The hinge between “Vulnicura” and “Utopia” is “The Gate,” which Björk has released as the new album’s first single and as a kaleidoscopic video clip, awash in computer graphics yet somehow pastoral as well. She sings about the healing of the chest wound she showed on the cover of “Vulnicura,” and its turning into a gateway for love, as the song rises to a fervent refrain: “I care for you, care for you.” Another “manifesto,” Björk said, is “Body Memory”; in its verses she overthinks herself into predicaments, only to be saved, in the choruses, by her instincts.
Her new songs also take up the more immediate pleasures of music and burgeoning romance. In “Blissing Me,” she sings about “two music nerds obsessing,” falling in love by “sending each other MP3s.” In “Courtship,” she looks into software-assisted dating. “He turned me down/I then downturned another/who then downturned her,” she sings, over chords built from flutes, and bursts of sputtering percussion hinting distantly at techno.
There’s still some lingering resentment and sorrow in songs like the defiant “Sue Me” and “Tabula Rasa,” and broader thoughts of solace in “Loss,” an elegiac melody strafed by a frenetic beat. But Björk wanted the album to look ahead. “‘Vulnicura’ was the end of a chapter, and this is the beginning of a new chapter,” she said.

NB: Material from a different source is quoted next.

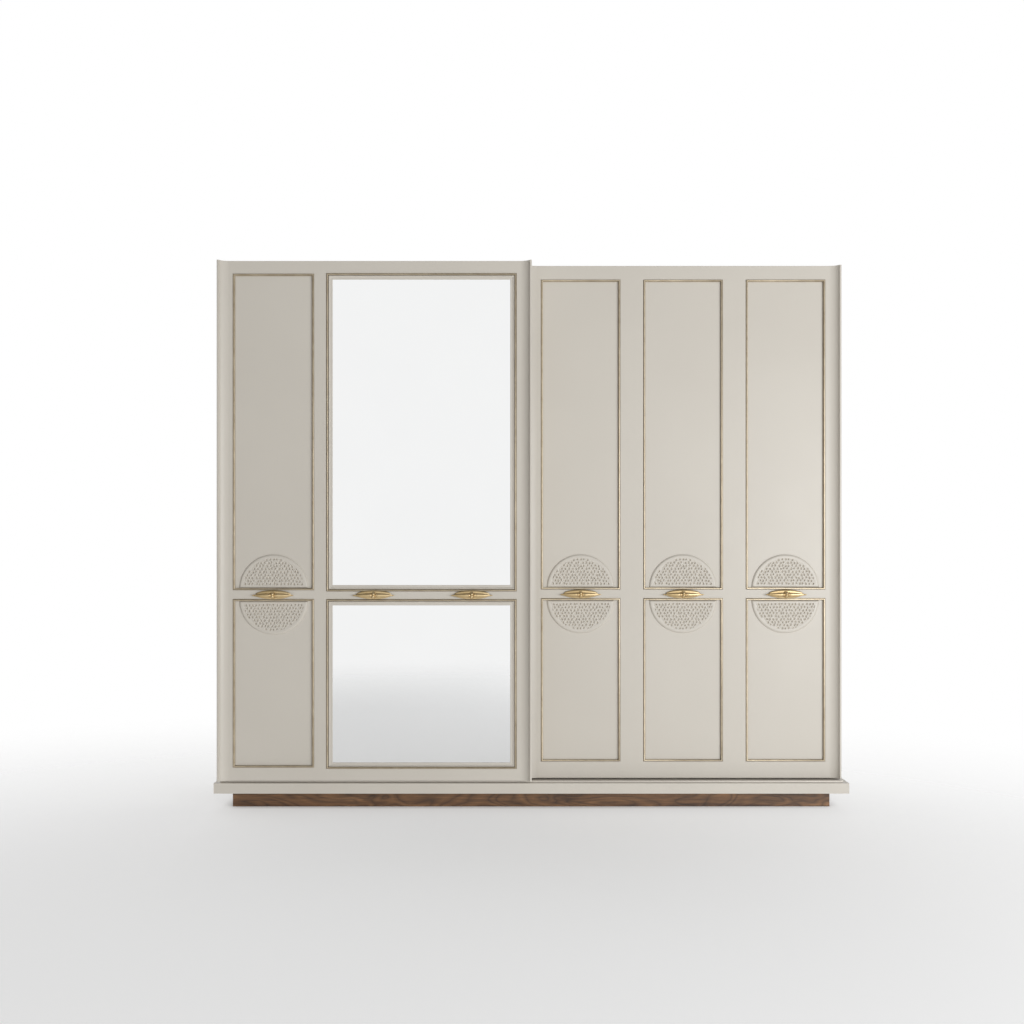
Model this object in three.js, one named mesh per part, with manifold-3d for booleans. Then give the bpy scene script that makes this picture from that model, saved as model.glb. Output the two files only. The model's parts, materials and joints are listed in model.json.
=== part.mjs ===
// Sliding-door armoire: a lacquered carcass on a recessed walnut plinth, closed by two wide
// doors that pass each other on parallel planes. Rollers on a double top rail carry the
// doors, and nylon guides in a floor track steady them. The front (left) door holds a
// narrow panelled column and a mirror column, the rear (right) door three panelled columns.
// Millimetres, +Z up, the front faces -Y. Origin: centre of the footprint, on the floor.
import * as THREE from "three";
import { mergeVertices } from "three/addons/utils/BufferGeometryUtils.js";
import Module from "manifold-3d";

const wasm = await Module();
wasm.setup();

// ---- Driving dimensions --------------------------------------------------------------

const WIDTH = 2550; // of the base board, the widest piece
const DEPTH = 700; // from the handle knobs to the back panels
const GAP = 0.3; // left between pieces that touch

const PLINTH_HEIGHT = 65;
const PLINTH_BOARD = 22;
const PLINTH_INSET = 62; // at the front and the sides
const PLINTH_BACK_INSET = 30;
const BASE_TOP = 106.5;
const BASE_OVERHUNG_BY_DOOR = 12;

const CARCASS_WIDTH = 2480;
const CARCASS_TOP = 2150;
const BOARD = 25; // sides, partition and top
const SHELF_BOARD = 22;
const BACK_BOARD = 8;
const SHELF_SETBACK = 20; // of shelf edges behind the carcass front
const HAT_SHELF_HEIGHT = 1830; // underside
const SHELF_HEIGHTS = { shelf_lower: 540, shelf_middle: 970, shelf_upper: 1400 };
const DIVIDER_LEFT = 640;
const ROD_RADIUS = 12.5;
const ROD_HEIGHT = 1755;
const ROD_FLANGE = { radius: 24, thickness: 5 };

const DOOR_TOP = 2199;
const DOOR_THICKNESS = 38;
const DOOR_SPACING = 77.5; // from the front door's face to the rear door's
const FRAME_THICKNESS = 6; // face frame planted on the core board
const MID_RAIL = {
  panel: { bottom: 846.5, top: 882 },
  mirror: { bottom: 846, top: 877 },
};
const MEDALLION_RADIUS = 137;
const MEDALLION_CENTRE = 5; // above or below the line of the mid rail
const MEDALLION_RELIEF = 2;

const PULL_WIDTH = 46; // coved profile along each vertical door edge
const PULL_LIP = 8;
const PULL_REACH = 20;
const PULL_EDGE_RADIUS = 4;

const TRIM_WIDTH = 8;
const TRIM_REACH = 3; // of the gilt bead in front of the face
const MOULDING_WIDTH = 25;
const MOULDING_REACH = 4;
const MIRROR_THICKNESS = 3;
const MIRROR_LAP = 5; // hidden under the moulding's lip

const HANDLE = { halfLength: 84, radius: 8.5, reach: 28, plateHalfLength: 75, plateHeight: 30 };
const HANDLE_AXIS = 14; // spindle axis in front of the door's face
const HANDLE_PLATE_FRONT = 4;

const ROLLER = { tread: 14, flange: 17, width: 10, groove: 5, axle: 4 };
const RAIL = { height: 9.7, width: 3 };
const TRACK_FLOOR = 2; // thickness of both tracks' base plate
const TRACK_MARGIN = 8; // of the top track's plate in front of and behind its rails
const TRACK_END_SETBACK = 5; // of the top track from the carcass sides
const CHANNEL = { width: 8, rib: 2, height: 3.5 };
const HANGER = { plate: 4, width: 60, foot: 2095, armUnderside: 2203, fromDoorEdge: 150 };
const GUIDE = { plate: 4, width: 50, top: 158, foot: 109.5 };
const REAR_DOOR_RAIL = -180; // Y of the rail that carries the rear door
const FRONT_DOOR_RAIL = -145; // Y of the rail that carries the front door

// Columns of each door, in the door's own frame, from its vertical centre line.
const FRONT_DOOR = {
  name: "front_door",
  left: -1255,
  right: 1,
  bottom: 119.5,
  face: HANDLE.reach - DEPTH / 2,
  rail: FRONT_DOOR_RAIL,
  overRearDoor: true,
  columns: [
    { kind: "panel", name: "panel", left: -568, right: -243, bottom: 172, top: 2148, handles: [0.5] },
    { kind: "mirror", left: -194, right: 567.5, bottom: 167, top: 2150, handles: [0.25, 0.765] },
  ],
};
const REAR_DOOR = {
  name: "rear_door",
  left: -22,
  right: 1258,
  bottom: 115,
  face: FRONT_DOOR.face + DOOR_SPACING,
  rail: REAR_DOOR_RAIL,
  overRearDoor: false,
  columns: [-417, 0, 417].map((centre, index) => ({
    kind: "panel",
    name: `panel_${index + 1}`,
    left: centre - 161.7,
    right: centre + 161.7,
    bottom: 182,
    top: 2143,
    handles: [0.5],
  })),
};

// Derived places
const BACK_Y = DEPTH / 2;
const BASE_FRONT_Y = FRONT_DOOR.face + BASE_OVERHUNG_BY_DOOR;
const CARCASS_FRONT_Y = -190;
const CARCASS_BACK_Y = BACK_Y - BACK_BOARD - GAP;
const FLOOR_TOP = BASE_TOP + GAP;
const UNDER_TOP = CARCASS_TOP - BOARD - GAP;
const RAIL_FLOOR = CARCASS_TOP + GAP;
const ROLLER_AXIS_Z = RAIL_FLOOR + TRACK_FLOOR + RAIL.height + ROLLER.tread + GAP;

// ---- Materials -----------------------------------------------------------------------

function finish(color, roughness, metalness) {
  return new THREE.MeshStandardMaterial({ color, roughness, metalness });
}

const creamLacquer = finish(0xd8d0c2, 0.42, 0);
const boardLaminate = finish(0xd9d4ca, 0.6, 0);
const walnut = finish(0x5b3f2d, 0.5, 0);
const gilt = finish(0xc2a15c, 0.35, 0.9);
const silveredGlass = finish(0xf2f4f4, 0.03, 1);
const aluminium = finish(0xb9bbbd, 0.4, 0.9);
const steel = finish(0x8f9194, 0.45, 0.9);
const nylon = finish(0x2a2a2b, 0.6, 0);

// ---- Shape helpers -------------------------------------------------------------------

function box([x0, x1], [y0, y1], [z0, z1]) {
  const geometry = new THREE.BoxGeometry(x1 - x0, y1 - y0, z1 - z0);
  return geometry.translate((x0 + x1) / 2, (y0 + y1) / 2, (z0 + z1) / 2);
}

function outline(points) {
  return new THREE.Shape(points.map(([u, v]) => new THREE.Vector2(u, v)));
}

function extrudeAlongZ(shape, [z0, z1]) {
  const geometry = new THREE.ExtrudeGeometry(shape, { depth: z1 - z0, bevelEnabled: false });
  return geometry.translate(0, 0, z0);
}

// The outline is drawn in X and Z.
function extrudeAlongY(shape, [y0, y1]) {
  return extrudeAlongZ(shape, [-y1, -y0]).rotateX(Math.PI / 2);
}

// The outline is drawn in Y and Z.
function extrudeAlongX(shape, span) {
  const turn = new THREE.Matrix4().makeBasis(
    new THREE.Vector3(0, 1, 0),
    new THREE.Vector3(0, 0, 1),
    new THREE.Vector3(1, 0, 0),
  );
  return extrudeAlongZ(shape, span).applyMatrix4(turn);
}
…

“You go through different periods in your life. It would be really nice if we could just figure out one recipe that would work throughout our whole lives. But fortunately, or unfortunately, depending on how you look at it, most things don’t last long, and you have to rethink things, whether it’s practical or emotional or spiritual or whatever level it has to be.
“In the beginning of each period, you have to dream. You have to say, ‘Oh, I want …,’ and it might at the beginning sound very utopian. But then if half of it becomes real, that’s pretty good going. But you have to come up with, OK, what do I want to do next?”
As the summer interview wound down, the afternoon suddenly darkened; there was a rumble of thunder, and a heavy downpour began. Björk smiled to hear it. “All the tension has broken,” she said.